At the hearing for Representative Bob Brown’s HB427, asking legislators to set aside the funds necessary to assist with the claims review process should the tribe follow through with their threat of 10,000 claims, John Carter made the perfect case against the Unitary Management Ordinance. One of his many criticisms of the bill included the following statement:
John Carter: The third point that I will make is the destructive nature of this piece of legislation. It clearly treats water rights claimants dis-equally. In 1985 the Montana Supreme Court issued a case called State Ex. Rel. Greely v. Confederated Salish and Kootenai Tribes. In that case the tribes sought to challenge the application of the Montana Water Use Act on the Flathead Indian Reservation. The court spent, and it’s a wonderful opinion by the way for anyone who really wants to read up on Indian reserved, and in particular the Salish Kootenai tribe’s reserved and aboriginal water rights. It just lays out a roadmap for the litigation that would come if the compact does not. But in any event, what the court said in 1985, was that the water use act is adequate on its face. That means as it reads, it’s okay. What the court explicitly did not rule on, and held off ruling on, was whether or not the Water Use Act was adequate as applied. And this bill would fall squarely into that adequacy as applied because you are treating water rights claimants dis-equally, and the Montana Supreme Court is profoundly clear in Greely that water rights claimants, regardless of who they are have to be treated equally across the board. So I just think this bill has sufficient flaws that it should probably not come out of committee.

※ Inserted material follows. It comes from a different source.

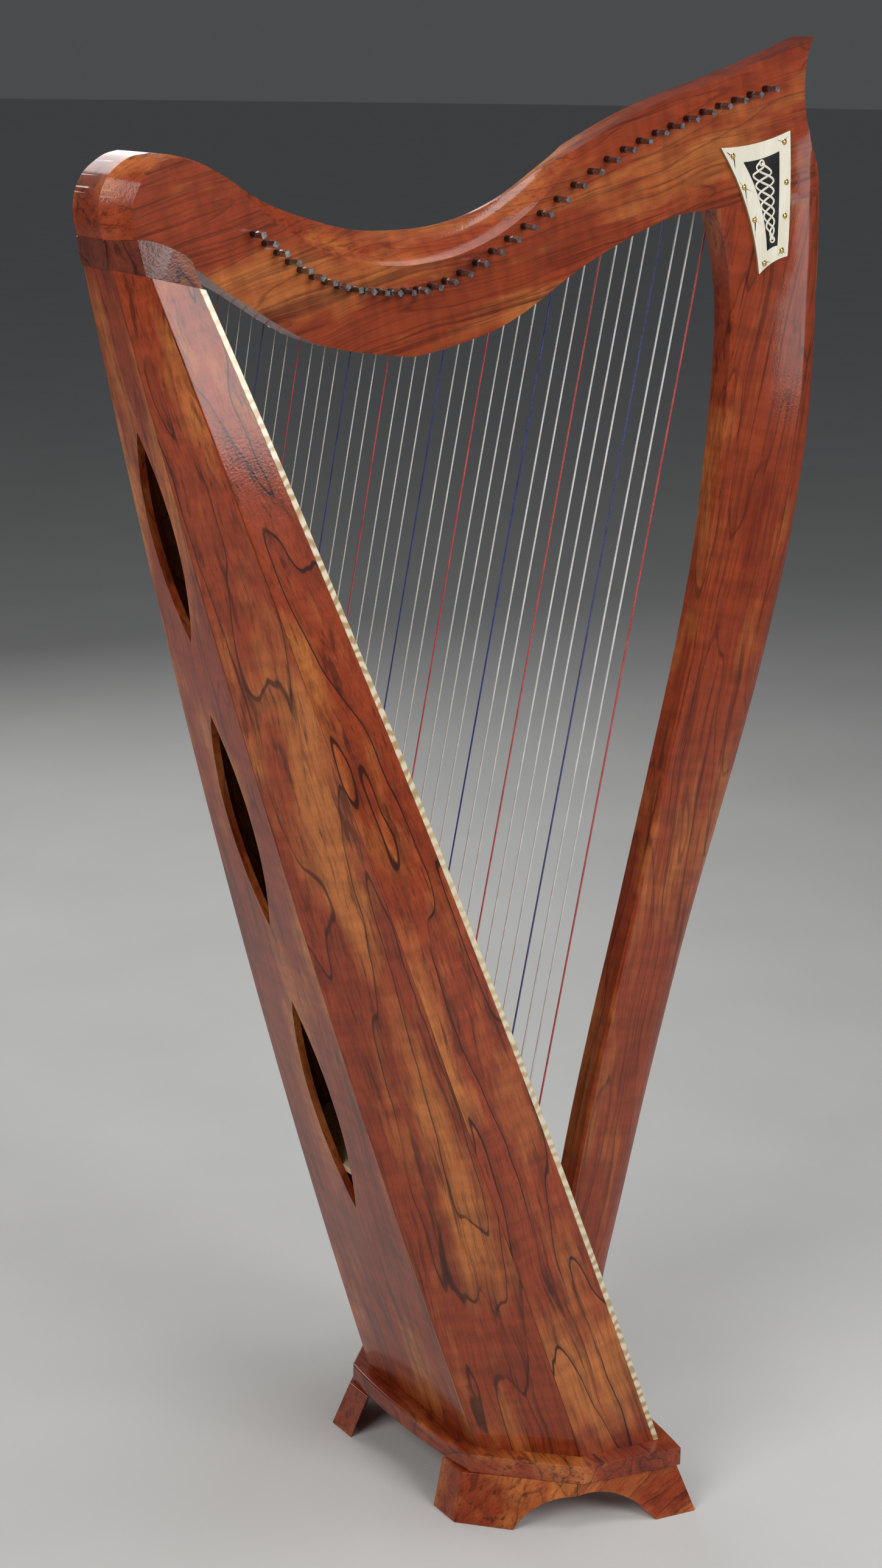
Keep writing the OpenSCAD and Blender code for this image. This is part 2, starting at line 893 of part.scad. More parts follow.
module lever(i) {
    y = axis_height(i);
    color("lightgray")
        on_deck()
            at_lever(i) {
                axle(y, 0, hub_left, hub_right, hub_r);
                axle(y, 0, hub_left, ear_right, stud_r);
                axle(y - cam_offset * cos(lever_throw), cam_offset * sin(lever_throw), hub_left, hub_right,
                    cam_r);
                translate([(hub_left + hub_right) / 2, y, 0])
                    rotate([handle_angle, 0, 0])
                        difference() {
                            union() {
                                translate([-handle_width / 2, -handle_thickness / 2, -handle_length])
                                    cube([handle_width, handle_thickness, handle_length - hub_r / 2]);
                                translate([0, handle_thickness / 2, -handle_length])
                                    rotate([90, 0, 0])
                                        cylinder(h = handle_thickness, r = ring_r);
                            }
                            translate([0, handle_thickness, -handle_length])
                                rotate([90, 0, 0])
                                    cylinder(h = 2 * handle_thickness, r = ring_hole_r);
                        }
            }
}

module lever_bases() {
    color(steel)
        on_deck()
            for (i = [1 : string_count])
                at_lever(i)
                    difference() {
                        union() {
                            translate([hub_left, far_face, -base_low])
                                cube([ear_right - hub_left, base_thickness, base_low + base_high]);
                            translate([ear_left, far_face, -hub_r])
                                cube([ear_right - ear_left, axis_height(i) - far_face, 2 * hub_r]);
                            axle(axis_height(i), 0, ear_left, ear_right, hub_r);
                        }
                        axle(axis_height(i), 0, ear_left - lead, ear_right + lead,
                            stud_r + running_fit);
                    }
}

// ---------- base plate and legs ----------

plate_rear_r = 816;
plate_front_r = 1045;
plate_rear = -52;
plate_front = 173;
plate_outline = [[-60, -98], [38, -196], [150, -218], [185, -225], [185, 225], [150, 218], [38, 196],
    [-60, 98]];

module base_plate() {
    color(wood)
        at_level(leg_height)
            intersection() {
                linear_extrude(plate_thickness)
                    polygon(plate_outline);
                translate([plate_rear + plate_rear_r, 0, 0])
                    cylinder(h = plate_thickness, r = plate_rear_r, $fn = 2 * smooth);
                translate([plate_front - plate_front_r, 0, 0])
                    cylinder(h = plate_thickness, r = plate_front_r, $fn = 2 * smooth);
            }
}

// Outside of a leg frame from its rear end round the mitre to its front end, at the floor and at the top
foot_line = [[-66, 121], [22, 213], [159, 234]];
top_line = [[-50, 111], [36, 194], [147, 214.5]];
arch_middle = 45;
arch_r = (pow(arch_length / 2, 2) + pow(arch_height, 2)) / (2 * arch_height);

function across(p, q) = [q.y - p.y, p.x - q.x] / norm(q - p);

// Inside corners of a leg frame: a rear end square to the harp, the mitre, and a square front end
function leg_inner(line) =
    let (rear_dir = line[1] - line[0])
    [
        line[0] - [0, leg_board * norm(rear_dir) / rear_dir.x],
        inner_corner(line[0], line[1], line[2], -leg_board),
        line[2] + leg_board * across(line[1], line[2])
    ];

// One board of a leg frame, whose mitre stops a hair short for glue
module leg_board_solid(k) {
    low = leg_inner(foot_line);
    high = leg_inner(top_line);
    run = foot_line[1] - foot_line[2 * k];
    back = glue_gap / 2 * run / norm(run);
    function ends(line) = k == 0 ? [line[0], line[1] - back] : [line[1] - back, line[2]];
    difference() {
        loft([
            let (in = ends(low), out = ends(foot_line))
                at_height([in[0], in[1], out[1], out[0]], 0),
            let (in = ends(high), out = ends(top_line))
                at_height([in[0], in[1], out[1], out[0]], leg_height)
        ]);
        translate([arch_middle, 0, arch_height - arch_r])
            rotate([90, 0, 0])
                cylinder(h = clear_length, r = arch_r, center = true, $fn = smooth);
    }
}

module leg_frame() {
    at_level(0)
        for (k = [0, 1])
            leg_board_solid(k);
}

module leg_frame_left() {
    color(wood)
        leg_frame();
}

module leg_frame_right() {
    color(wood)
        other_side()
            leg_frame();
}

neck();
shoulder_block();
pillar();
top_block();
back_panel();
bevel_panel_right();
bevel_panel_left();
side_panel_right();
side_panel_left();
soundboard();
string_strip();
inner_frame();
edge_bindings();
base_plate();
leg_frame_right();
leg_frame_left();
joint_plate();
plate_inlay();
plate_screws();
tuning_pins();
bridge_pins();
lever_bases();
strings();
string_grommets();
for (i = [1 : string_count])
    lever(i);
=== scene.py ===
import json
import math
import random

import bmesh
import bpy
import numpy as np
from mathutils import Matrix, Vector


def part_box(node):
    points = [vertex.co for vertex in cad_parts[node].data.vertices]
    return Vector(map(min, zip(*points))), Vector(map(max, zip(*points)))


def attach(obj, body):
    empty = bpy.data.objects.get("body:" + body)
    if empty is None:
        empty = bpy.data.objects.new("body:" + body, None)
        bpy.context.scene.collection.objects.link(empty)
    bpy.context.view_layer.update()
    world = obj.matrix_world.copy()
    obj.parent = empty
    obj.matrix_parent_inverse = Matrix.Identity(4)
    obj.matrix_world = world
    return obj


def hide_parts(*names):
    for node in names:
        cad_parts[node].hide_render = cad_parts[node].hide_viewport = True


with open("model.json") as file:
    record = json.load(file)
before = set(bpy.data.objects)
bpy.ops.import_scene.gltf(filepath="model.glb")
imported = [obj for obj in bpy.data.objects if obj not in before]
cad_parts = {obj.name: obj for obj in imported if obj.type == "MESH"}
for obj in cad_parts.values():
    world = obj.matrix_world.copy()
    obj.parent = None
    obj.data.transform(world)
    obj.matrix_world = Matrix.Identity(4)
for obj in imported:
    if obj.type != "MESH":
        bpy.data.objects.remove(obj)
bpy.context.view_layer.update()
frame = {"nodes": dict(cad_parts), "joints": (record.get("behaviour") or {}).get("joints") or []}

MM = 0.001
SEED = 36

# ---------- camera, lights and floor ----------

CAMERA_PLACE = Vector((-1.4398, -2.145, 1.466))
CAMERA_AZIMUTH = -33.38
CAMERA_DOWN = 15.6
CAMERA_ROLL = 0.72
CAMERA_LENS = 61.5
SENSOR_HEIGHT = 36


def add_camera():
    data = bpy.data.cameras.new("camera")
    data.sensor_fit = "VERTICAL"
    data.sensor_height = SENSOR_HEIGHT
    data.lens = CAMERA_LENS
    camera = bpy.data.objects.new("camera", data)
    bpy.context.scene.collection.objects.link(camera)
    turn = (
        Matrix.Rotation(math.radians(CAMERA_AZIMUTH), 4, "Z")
        @ Matrix.Rotation(math.radians(90 - CAMERA_DOWN), 4, "X")
        @ Matrix.Rotation(math.radians(CAMERA_ROLL), 4, "Z")
    )
    camera.matrix_world = Matrix.Translation(CAMERA_PLACE) @ turn
    bpy.context.scene.camera = camera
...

So if Mr. Carter and the Montana Supreme court don’t like the idea of unequal treatment under the law for water claimants, exactly what does Mr. Carter think that the CSKT Compact proposes to do?

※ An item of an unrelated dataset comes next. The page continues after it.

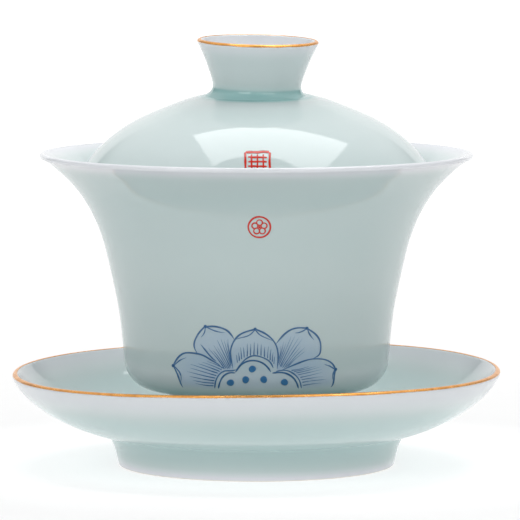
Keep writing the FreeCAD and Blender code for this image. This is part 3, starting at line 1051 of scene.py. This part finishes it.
gilt_ring("saucer_gold_line", SAUCER_LIP, SAUCER_LIP_R, SAUCER_GILT_SPAN, "saucer", ["saucer_gilt"], gold)
gilt_ring("knob_gold_line", KNOB_LIP, KNOB_LIP_R, KNOB_GILT_SPAN, "lid", ["knob_gilt"], gold)

bowl_ground = Ground(bowl, 18.0, 70.0, BOWL_OUTSIDE_R)
petal_brush = Brush(bowl_ground)
paint_petals(petal_brush)
petal_brush.finish("lotus_petal_lines", "bowl", ["lotus_petals"], cobalt)
pod_brush = Brush(bowl_ground)
paint_pod(pod_brush)
pod_brush.finish("lotus_pod_lines", "bowl", ["lotus_pod"], cobalt)
seed_brush = Brush(bowl_ground)
for seed_x, seed_z in SEEDS:
    seed_brush.dot(seed_x, seed_z, SEED_R, 0.85)
seed_brush.finish("lotus_seed_dots", "bowl", ["lotus_seeds"], seed_cobalt)
seal_brush = Brush(bowl_ground)
paint_round_seal(seal_brush, *ROUND_SEAL)
seal_brush.finish("bowl_seal_floret", "bowl", ["bowl_seal"], enamel)
lid_brush = Brush(Ground(lid, 67.5, 84.0, 14.0))
paint_square_seal(lid_brush, *SQUARE_SEAL)
lid_brush.finish("lid_seal_lattice", "lid", ["lid_seal"], enamel)


# ---- studio -----------------------------------------------------------------------------

FLOOR_SIZE = 6.0                     # from the middle to an edge
SOFTBOX_PLACE = (0.095, 0.170, 0.90)
WINDOW_X, WINDOW_Y, WINDOW_Z = 0.62, -1.0, 0.62
WINDOW_TARGET = (0, 0, 0.08)
WINDOW_SIZE = (0.75, 0.36)
CAMERA_PLACE = (0, -1.150, 0.1525)
CAMERA_TARGET = (0, 0, 0.04705)
CAMERA_LENS = 348.6


def eased(tree, value, low, high, start, end):
    """Goes smoothly from start to end while the value goes from low to high."""
    node = tree.nodes.new("ShaderNodeMapRange")
    node.interpolation_type = "SMOOTHSTEP"
    tree.links.new(value, node.inputs["Value"])
    for label, number in (("From Min", low), ("From Max", high), ("To Min", start), ("To Max", end)):
        node.inputs[label].default_value = number
    return node.outputs["Result"]


def add_plane(name, outline, height):
    """A flat stage mesh at a height, with its outline given as (x, y) points."""
    mesh = bpy.data.meshes.new(name)
    mesh.from_pydata([(x, y, height) for x, y in outline], [], [tuple(range(len(outline)))])
    made = bpy.data.objects.new(name, mesh)
    bpy.context.scene.collection.objects.link(made)
    return made


def add_floor():
    """A wide pale floor that glows a little, more under the set and far away from it."""
    far = FLOOR_SIZE
    floor = add_plane("studio_floor", [(-far, -far), (far, -far), (far, far), (-far, far)], 0)
    nodes = Nodes("studio_floor")
    colour = nodes.mix(nodes.noise(30, 3), (0.59, 0.59, 0.59), (0.61, 0.61, 0.61))
    away = nodes.add("ShaderNodeVectorMath", operation="LENGTH")
    nodes.link(nodes.place, away.inputs[0])
    under_set = eased(nodes.tree, away.outputs["Value"], 0.034, 0.100, 0.60, 0.24)
    far_away = eased(nodes.tree, away.outputs["Value"], 0.25, 0.90, 0.0, 0.42)
    glow = nodes.math("ADD", under_set, far_away)
    nodes.link(colour, nodes.shader.inputs["Base Color"])
    nodes.shader.inputs["Roughness"].default_value = 0.9
    nodes.shader.inputs["Specular IOR Level"].default_value = 0.0
    nodes.shader.inputs["Emission Color"].default_value = (1, 1, 1, 1)
    nodes.link(glow, nodes.shader.inputs["Emission Strength"])
    floor.data.materials.append(nodes.material)


def add_flag(centre, radius, height):
    """A round black flag under the overhead softbox, whose edge shows in the lid's reflection."""
    turns = even_turn(96)
    xs = centre[0] + radius * np.cos(turns)
    ys = centre[1] + radius * np.sin(turns)
    flag = add_plane("softbox_flag", list(zip(xs.tolist(), ys.tolist())), height)
    nodes = Nodes("softbox_flag")
    colour = nodes.mix(nodes.noise(40, 2), (0.02, 0.02, 0.02), (0.03, 0.03, 0.03))
    nodes.link(colour, nodes.shader.inputs["Base Color"])
    nodes.shader.inputs["Roughness"].default_value = 0.9
    flag.data.materials.append(nodes.material)


def add_softbox(name, centre, target, width, depth, radiance):
    """A rectangular area light of the given brightness, pointing at the target."""
    data = bpy.data.lights.new(name, "AREA")
    data.shape = "RECTANGLE"
    data.size = width
    data.size_y = depth
    data.energy = radiance * width * depth * math.pi
    light = bpy.data.objects.new(name, data)
    light.location = centre
    light.rotation_euler = (Vector(target) - Vector(centre)).to_track_quat("-Z", "Y").to_euler()
    bpy.context.scene.collection.objects.link(light)


def add_world():
    """White studio: a bright wall behind the set, dim sides, and a dimmer room behind the camera."""
    world = bpy.data.worlds.new("studio")
    world.use_nodes = True
    bpy.context.scene.world = world
    tree = world.node_tree
    place = tree.nodes.new("ShaderNodeTexCoord")
    split = tree.nodes.new("ShaderNodeSeparateXYZ")
    tree.links.new(place.outputs["Generated"], split.inputs["Vector"])

    def brighter(first, second):
        node = tree.nodes.new("ShaderNodeMath")
        node.operation = "MAXIMUM"
        tree.links.new(first, node.inputs[0])
        tree.links.new(second, node.inputs[1])
        return node.outputs[0]

    flat = tree.nodes.new("ShaderNodeMath")
    flat.operation = "ABSOLUTE"
    tree.links.new(split.outputs["Z"], flat.inputs[0])
    room = eased(tree, split.outputs["Y"], -0.3, 0.5, 0.10, 0.24)
    ceiling = eased(tree, split.outputs["Z"], 0.20, 0.50, 0.0, 0.90)
    wall = eased(tree, split.outputs["Y"], 0.82, 0.86, 0.0, 1.0)
    horizon = eased(tree, flat.outputs[0], 0.015, 0.05, 1.0, 0.0)
    glow = brighter(brighter(room, ceiling), brighter(wall, horizon))
    tree.links.new(glow, tree.nodes["Background"].inputs["Strength"])
    tree.nodes["Background"].inputs["Color"].default_value = (1, 1, 1, 1)


def add_camera():
    """A long lens, a little higher than the set and looking slightly down on it."""
    data = bpy.data.cameras.new("camera")
    data.sensor_width = 36.0
    data.lens = CAMERA_LENS
    data.shift_x = 0.007
    data.clip_start = 0.01
    data.clip_end = 50.0
    camera = bpy.data.objects.new("camera", data)
    camera.location = CAMERA_PLACE
    target = Vector(CAMERA_TARGET)
    camera.rotation_euler = (target - camera.location).to_track_quat("-Z", "Y").to_euler()
    bpy.context.scene.collection.objects.link(camera)
    bpy.context.scene.camera = camera


add_floor()
add_world()
add_softbox("overhead_softbox", SOFTBOX_PLACE, (*SOFTBOX_PLACE[:2], 0.0), 0.75, 0.66, 3.1)
add_flag((-0.023, -0.368), 0.329, 0.893)
add_softbox("left_window", (-WINDOW_X, WINDOW_Y, WINDOW_Z), WINDOW_TARGET, *WINDOW_SIZE, 3.4)
add_softbox("right_window", (WINDOW_X, WINDOW_Y, WINDOW_Z), WINDOW_TARGET, *WINDOW_SIZE, 2.4)
add_camera()
bpy.context.scene.view_settings.view_transform = "Standard"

The Unitary Management Ordinance removes a class of citizens out from under the protection of state law, so why isn’t that also a violation of equal treatment under the law?
If the Montana legislature passes the compact before others in western Montana have gone through the adjudication process, won’t it place those claimants at a clear disadvantage to the CSKT who will already have been awarded vast amounts of water in the compact?
Keep in mind, the compact proposes give the CSKT time immemorial water rights to nearly all of the water in western Montana and bare legal title to 100% of the water in the Flathead Irrigation Project.
How will anyone be able to defend their water claims against a compact that has already been ratified by the legislature?
THE UMO VIOLATES THE CONSTITUTION
Article IX Section 3 of the Montana Constitution states that “the legislature shall provide for the administration, control and regulation of water rights.”
As the Compact Commission and their attorneys have said, none of these constitutional provisions specifies what sovereign has to perform the commanded function. If legislators carve 23,000 citizens out from under the protection and jurisdiction of the state for their water, what is next?
Will it be our schools?
Article X Section 1 of the Montana Constitution states that “the legislature shall provide a system of free quality public elementary and secondary schools.”
Will it be our system of local governance?
Article XI Section 3 of the Montana Constitution states that “the legislature shall provide methods for governing local government units….”
Will it be agriculture?
Article XII Section 1 of the Montana Constitution states that “the legislature shall provide for a department of Agriculture and enact laws and provide appropriations to protect, enhance, and develop all agriculture.”
Let’s make this simple for everyone.
The Unitary Management Ordinance violates the equal protection and due process guarantees of both the United States and the Montana Constitutions. If legislators choose to ratify the CSKT compact with the Unitary Management Ordinance included, they are violating their oath of office which also is included in the Montana Constitution. That oath says:
“I do solemnly swear (or affirm) that I will support, protect and defend the constitution of the United States, and the constitution of the state of Montana, and that I will discharge the duties of my office with fidelity (so help me God).”
The hypocrisy on display concerning this compact is really quite stunning. One thing we can be certain of is that the UMO accomplishes the tribe’s goal of removing the Montana Water Use Act from applying on the reservation just as Mr. Carter explained they tried to do in the 1985 Greely case.
The other thing we are certain of is that the governor, the attorney general, the compact commission and their attorneys, and legislators such as Dan Salomon and Chas Vincent, are more than happy to cede state sovereignty and jurisdiction to the CSKT.
What about other legislators? Where will they stand on this issue? Will they unknowingly fall for the tribe’s goal of removing state jurisdiction on the reservation thereby fulfilling a decades old agenda of the CSKT?